*WHAT TO WORK ON*: Please print all of the material below, word for word.

** Begin THE INPUT **

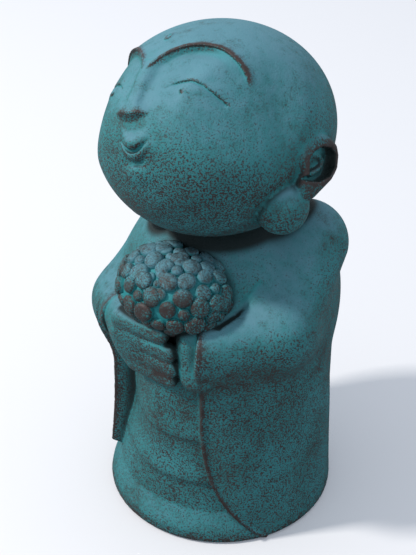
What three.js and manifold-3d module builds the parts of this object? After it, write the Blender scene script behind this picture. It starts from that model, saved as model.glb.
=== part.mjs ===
// Stone jizo statue: a small standing monk with a large upturned head, hands folded
// round a posy of blossoms, on a round foot.  One casting, so one closed solid.
// Millimetres, +Z up.  The figure faces -Y and its left hand is on +X; the origin is
// the middle of the flat underside.
import * as THREE from 'three';
import { mergeVertices } from 'three/addons/utils/BufferGeometryUtils.js';
import Module from 'manifold-3d';

// ---- driving dimensions -------------------------------------------------------
const FOOT_R = 96.5;             // round foot, just above the ground
const FOOT_EASE = 2;             // eased edge round the underside
const CUFF_RIGHT = 31;           // right cuff opening, degrees from the front
const SKIRT_R = 86;              // robe front above the flared hem
const SLEEVE_R = 90;             // hanging sleeves and the plain back
const SLEEVE_TOP = 215;          // height where the sleeve edges start, under the hands
const EDGE_LEFT = [20, 53];      // sleeve edge, degrees from the front: top, foot
const EDGE_RIGHT = [12, 52];
const EDGE_BEND = 2.4;           // how late the edge swings outwards on its way down
const RIDGE_H = 1.8, RIDGE_W = 3.2;      // rolled edge of the sleeves
const HEM_RIGHT_Z = 38;          // lower end of the right sleeve; the left one meets the foot
const LEAN = 3;                  // the trunk stands this far back over the foot
const FOLDS = [[131, 8], [70, 2], [18, -4]];  // swags of the robe: height, middle in degrees
const FOLD_DEPTH = 2.6;
const HEAD_C = [0, -8, 343.5];   // skull
const HEAD_R = [86.5, 96, 79.4];
const SKULL_TURN = [3, 10, 16];  // yaw, pitch up, roll in degrees
const FACE_TURN = [4.5, 26, 13];
const FACE_C = [0, -11, 344];
const BROW_R = 31, BROW_S = 27, BROW_U = 25, BROW_STEP = 4;  // brow arcs and the step under them
const BROW_SOFT = 4.5;           // the step is spread this far each way to suit the facets
const FACE_FLAT = 8;             // the temples lie this much inside the skull's round
const POSY_C = [-1, -64, 230], POSY_R = [43, 35, 30];
const LOBE_R = 17.5;             // long round ear lobes resting on the shoulders
const FINGER_R = 7.4;

// ---- small vector and blending tools ------------------------------------------
const V = (a) => new THREE.Vector3(...a);
const clamp = THREE.MathUtils.clamp;
const rad = THREE.MathUtils.degToRad;
const step = (a, b, x) => THREE.MathUtils.smoothstep(x, a, b);
const bump = (x, w) => { const t = clamp(Math.abs(x) / w, 0, 1); return (1 - t * t) ** 2; };
const blend = (a, b, k) => {
  const h = clamp(0.5 + 0.5 * (b - a) / k, 0, 1);
  return b + (a - b) * h - k * h * (1 - h);
};
const keep = (a, b, k) => -blend(-a, -b, k);
const along = (x, xs, ys) => {   // straight-line interpolation in a short table of sizes
  let i = 1;
  while (i < xs.length - 1 && x > xs[i]) i += 1;
  const t = clamp((x - xs[i - 1]) / (xs[i] - xs[i - 1]), 0, 1);
  return ys[i - 1] + (ys[i] - ys[i - 1]) * t;
};
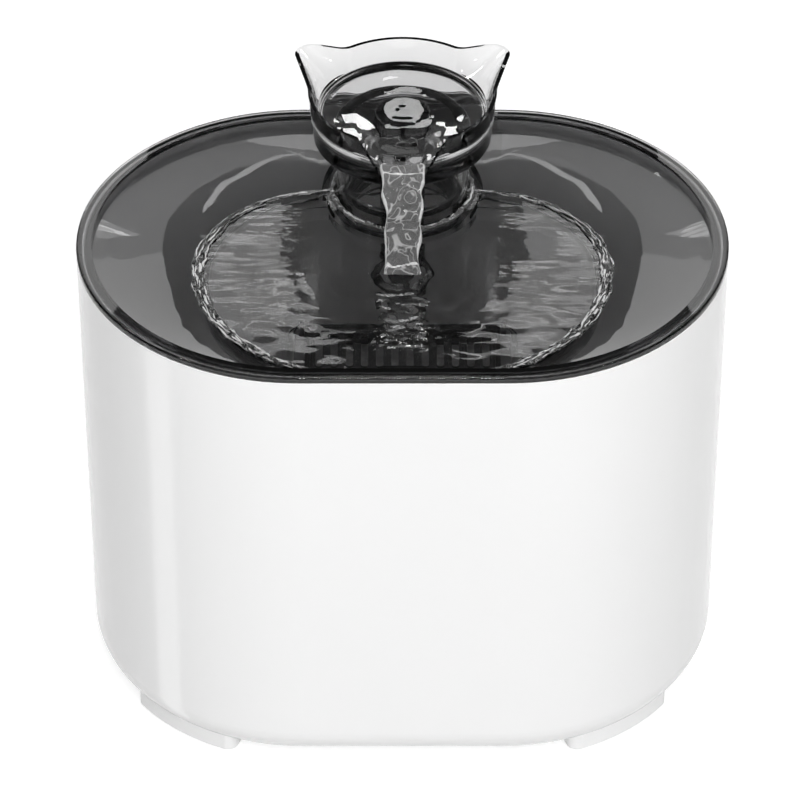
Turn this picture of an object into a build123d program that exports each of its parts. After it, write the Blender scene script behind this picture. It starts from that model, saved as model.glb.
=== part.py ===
"""Pet water fountain: stadium-shaped tank, drinking tray with a filter cartridge, cat-ear spout and pump.

All sizes are in millimetres. X runs along the tank's width, -Y is the front where the pet drinks, +Z is up.
The origin is at the middle of the footprint, on the surface that the four feet stand on.
"""
from build123d import *
from math import atan2, degrees, radians, sin, sqrt, tan
import os

# ---------------------------------------------------------------- tank
TANK_WIDTH = 200.0
TANK_DEPTH = 137.8
RIM_HEIGHT = 155.0
TANK_WALL = 2.4
TANK_FLOOR = 3.0
WALL_DRAFT = 0.6
BOTTOM_ROUNDING = 11.5
RIM_ROUNDING = 0.6
FOOT_HEIGHT = 3.0
FOOT_OUTER_RADIUS = 64.0
FOOT_THICKNESS = 10.0
FOOT_START_ANGLE = 33.0
FOOT_END_ANGLE = 70.0
FOOT_PAD_WIDTH = 5.0
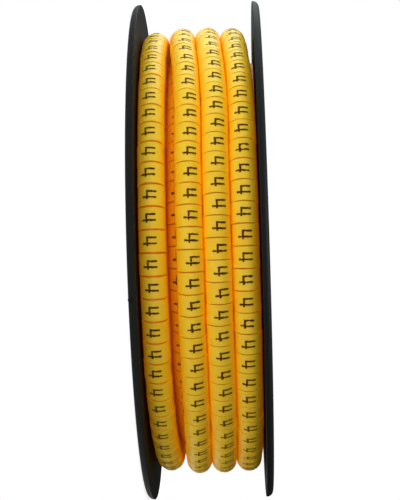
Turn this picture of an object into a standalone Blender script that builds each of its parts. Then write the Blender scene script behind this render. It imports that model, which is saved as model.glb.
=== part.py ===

** End THE INPUT **

*EXPECTED ANSWER*:
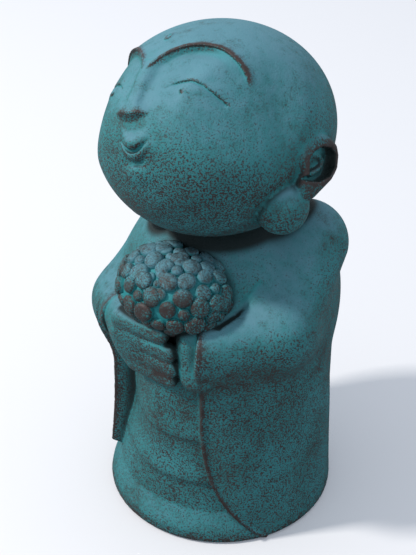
What three.js and manifold-3d module builds the parts of this object? After it, write the Blender scene script behind this picture. It starts from that model, saved as model.glb.
=== part.mjs ===
// Stone jizo statue: a small standing monk with a large upturned head, hands folded
// round a posy of blossoms, on a round foot.  One casting, so one closed solid.
// Millimetres, +Z up.  The figure faces -Y and its left hand is on +X; the origin is
// the middle of the flat underside.
import * as THREE from 'three';
import { mergeVertices } from 'three/addons/utils/BufferGeometryUtils.js';
import Module from 'manifold-3d';

// ---- driving dimensions -------------------------------------------------------
const FOOT_R = 96.5;             // round foot, just above the ground
const FOOT_EASE = 2;             // eased edge round the underside
const CUFF_RIGHT = 31;           // right cuff opening, degrees from the front
const SKIRT_R = 86;              // robe front above the flared hem
const SLEEVE_R = 90;             // hanging sleeves and the plain back
const SLEEVE_TOP = 215;          // height where the sleeve edges start, under the hands
const EDGE_LEFT = [20, 53];      // sleeve edge, degrees from the front: top, foot
const EDGE_RIGHT = [12, 52];
const EDGE_BEND = 2.4;           // how late the edge swings outwards on its way down
const RIDGE_H = 1.8, RIDGE_W = 3.2;      // rolled edge of the sleeves
const HEM_RIGHT_Z = 38;          // lower end of the right sleeve; the left one meets the foot
const LEAN = 3;                  // the trunk stands this far back over the foot
const FOLDS = [[131, 8], [70, 2], [18, -4]];  // swags of the robe: height, middle in degrees
const FOLD_DEPTH = 2.6;
const HEAD_C = [0, -8, 343.5];   // skull
const HEAD_R = [86.5, 96, 79.4];
const SKULL_TURN = [3, 10, 16];  // yaw, pitch up, roll in degrees
const FACE_TURN = [4.5, 26, 13];
const FACE_C = [0, -11, 344];
const BROW_R = 31, BROW_S = 27, BROW_U = 25, BROW_STEP = 4;  // brow arcs and the step under them
const BROW_SOFT = 4.5;           // the step is spread this far each way to suit the facets
const FACE_FLAT = 8;             // the temples lie this much inside the skull's round
const POSY_C = [-1, -64, 230], POSY_R = [43, 35, 30];
const LOBE_R = 17.5;             // long round ear lobes resting on the shoulders
const FINGER_R = 7.4;

// ---- small vector and blending tools ------------------------------------------
const V = (a) => new THREE.Vector3(...a);
const clamp = THREE.MathUtils.clamp;
const rad = THREE.MathUtils.degToRad;
const step = (a, b, x) => THREE.MathUtils.smoothstep(x, a, b);
const bump = (x, w) => { const t = clamp(Math.abs(x) / w, 0, 1); return (1 - t * t) ** 2; };
const blend = (a, b, k) => {
  const h = clamp(0.5 + 0.5 * (b - a) / k, 0, 1);
  return b + (a - b) * h - k * h * (1 - h);
};
const keep = (a, b, k) => -blend(-a, -b, k);
const along = (x, xs, ys) => {   // straight-line interpolation in a short table of sizes
  let i = 1;
  while (i < xs.length - 1 && x > xs[i]) i += 1;
  const t = clamp((x - xs[i - 1]) / (xs[i] - xs[i - 1]), 0, 1);
  return ys[i - 1] + (ys[i] - ys[i - 1]) * t;
};
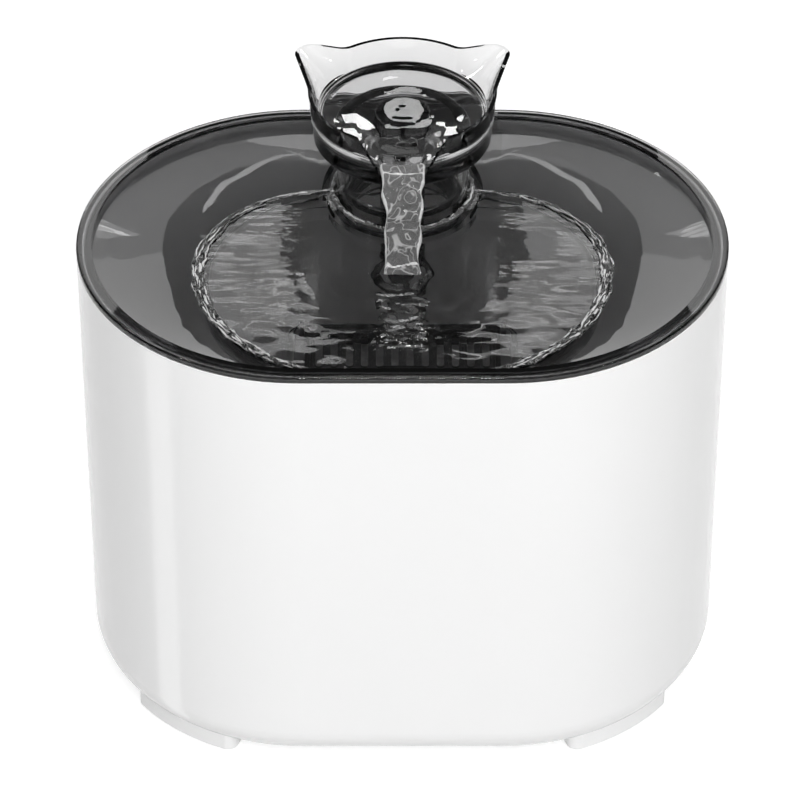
Turn this picture of an object into a build123d program that exports each of its parts. After it, write the Blender scene script behind this picture. It starts from that model, saved as model.glb.
=== part.py ===
"""Pet water fountain: stadium-shaped tank, drinking tray with a filter cartridge, cat-ear spout and pump.

All sizes are in millimetres. X runs along the tank's width, -Y is the front where the pet drinks, +Z is up.
The origin is at the middle of the footprint, on the surface that the four feet stand on.
"""
from build123d import *
from math import atan2, degrees, radians, sin, sqrt, tan
import os

# ---------------------------------------------------------------- tank
TANK_WIDTH = 200.0
TANK_DEPTH = 137.8
RIM_HEIGHT = 155.0
TANK_WALL = 2.4
TANK_FLOOR = 3.0
WALL_DRAFT = 0.6
BOTTOM_ROUNDING = 11.5
RIM_ROUNDING = 0.6
FOOT_HEIGHT = 3.0
FOOT_OUTER_RADIUS = 64.0
FOOT_THICKNESS = 10.0
FOOT_START_ANGLE = 33.0
FOOT_END_ANGLE = 70.0
FOOT_PAD_WIDTH = 5.0
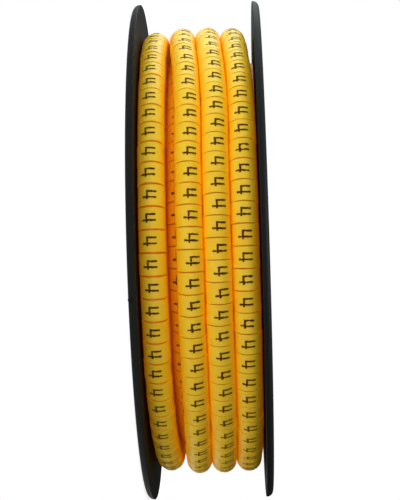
Turn this picture of an object into a standalone Blender script that builds each of its parts. Then write the Blender scene script behind this render. It imports that model, which is saved as model.glb.
=== part.py ===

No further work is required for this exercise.